━━━━━ Source material ━━━━━

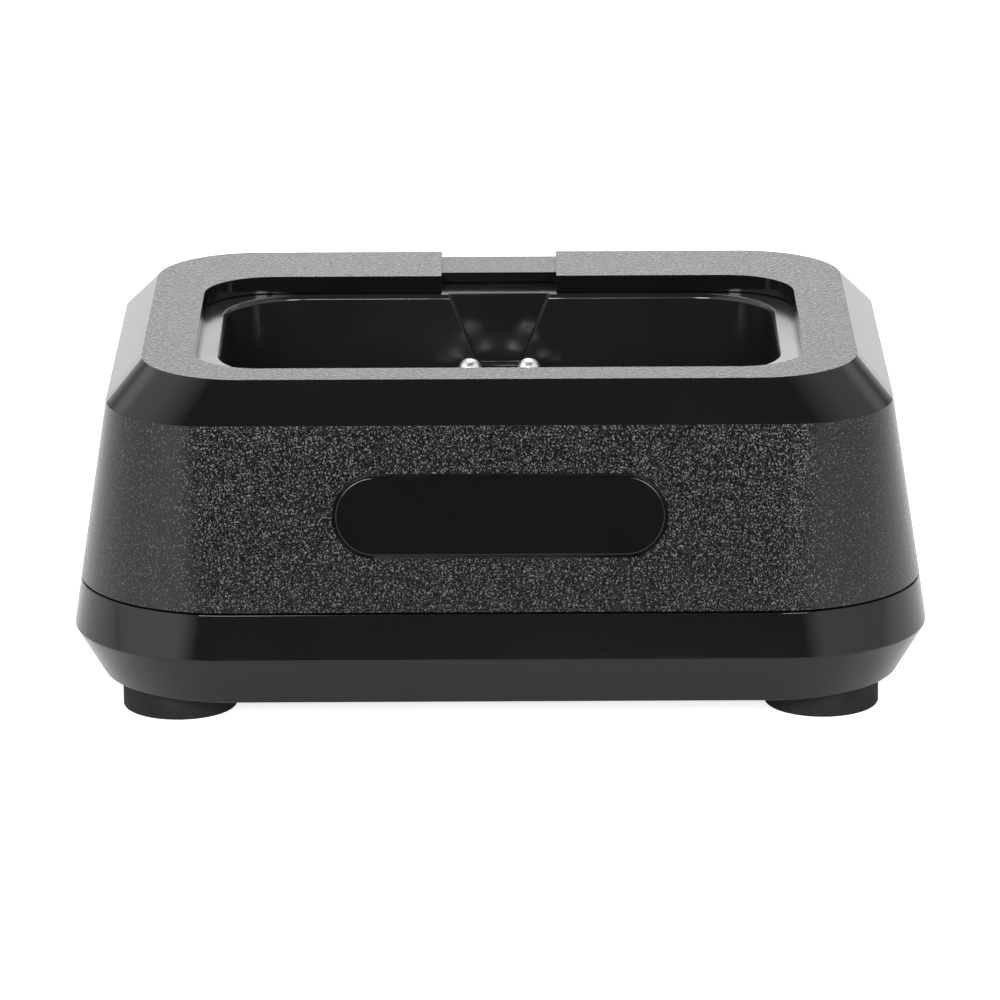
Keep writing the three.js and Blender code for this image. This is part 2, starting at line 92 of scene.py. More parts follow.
# %% Node helpers
def new_material(name, color, roughness, metallic=0.0, specular=0.5):
    """A material with its shader's own sockets set, and the handles to add nodes."""
    material = bpy.data.materials.new(name)
    material.use_nodes = True
    tree = material.node_tree
    shader = tree.nodes["Principled BSDF"]
    shader.inputs["Base Color"].default_value = (*color, 1)
    shader.inputs["Roughness"].default_value = roughness
    shader.inputs["Metallic"].default_value = metallic
    shader.inputs["Specular IOR Level"].default_value = specular
    return material, tree, shader


def add(tree, kind, **values):
    """Adds a node, and sets its inputs by name or else its properties."""
    node = tree.nodes.new(kind)
    for key, value in values.items():
        label = key.replace("_", " ")
        if label in node.inputs:
            node.inputs[label].default_value = value
        else:
            setattr(node, key, value)
    return node


def noise(tree, size_mm, detail=3.0, roughness=0.5):
    """A noise on the piece's own coordinates, whose lumps are about size_mm across."""
    scale = 1 / (size_mm * MM)
    node = add(tree, "ShaderNodeTexNoise", Scale=scale, Detail=detail, Roughness=roughness)
    tree.links.new(add(tree, "ShaderNodeTexCoord").outputs["Object"], node.inputs["Vector"])
    return node.outputs["Fac"]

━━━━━

Each line of the material must be restated exactly.

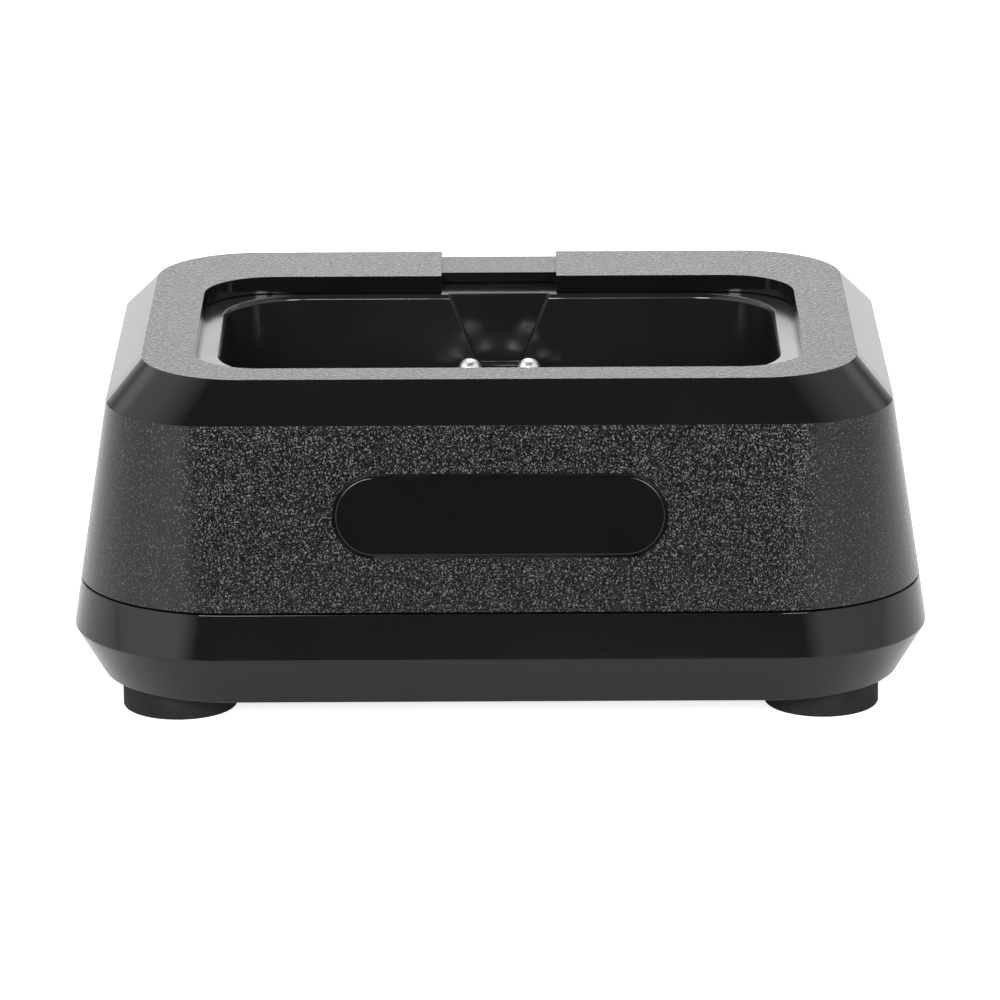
Keep writing the three.js and Blender code for this image. This is part 2, starting at line 92 of scene.py. More parts follow.
# %% Node helpers
def new_material(name, color, roughness, metallic=0.0, specular=0.5):
    """A material with its shader's own sockets set, and the handles to add nodes."""
    material = bpy.data.materials.new(name)
    material.use_nodes = True
    tree = material.node_tree
    shader = tree.nodes["Principled BSDF"]
    shader.inputs["Base Color"].default_value = (*color, 1)
    shader.inputs["Roughness"].default_value = roughness
    shader.inputs["Metallic"].default_value = metallic
    shader.inputs["Specular IOR Level"].default_value = specular
    return material, tree, shader


def add(tree, kind, **values):
    """Adds a node, and sets its inputs by name or else its properties."""
    node = tree.nodes.new(kind)
    for key, value in values.items():
        label = key.replace("_", " ")
        if label in node.inputs:
            node.inputs[label].default_value = value
        else:
            setattr(node, key, value)
    return node


def noise(tree, size_mm, detail=3.0, roughness=0.5):
    """A noise on the piece's own coordinates, whose lumps are about size_mm across."""
    scale = 1 / (size_mm * MM)
    node = add(tree, "ShaderNodeTexNoise", Scale=scale, Detail=detail, Roughness=roughness)
    tree.links.new(add(tree, "ShaderNodeTexCoord").outputs["Object"], node.inputs["Vector"])
    return node.outputs["Fac"]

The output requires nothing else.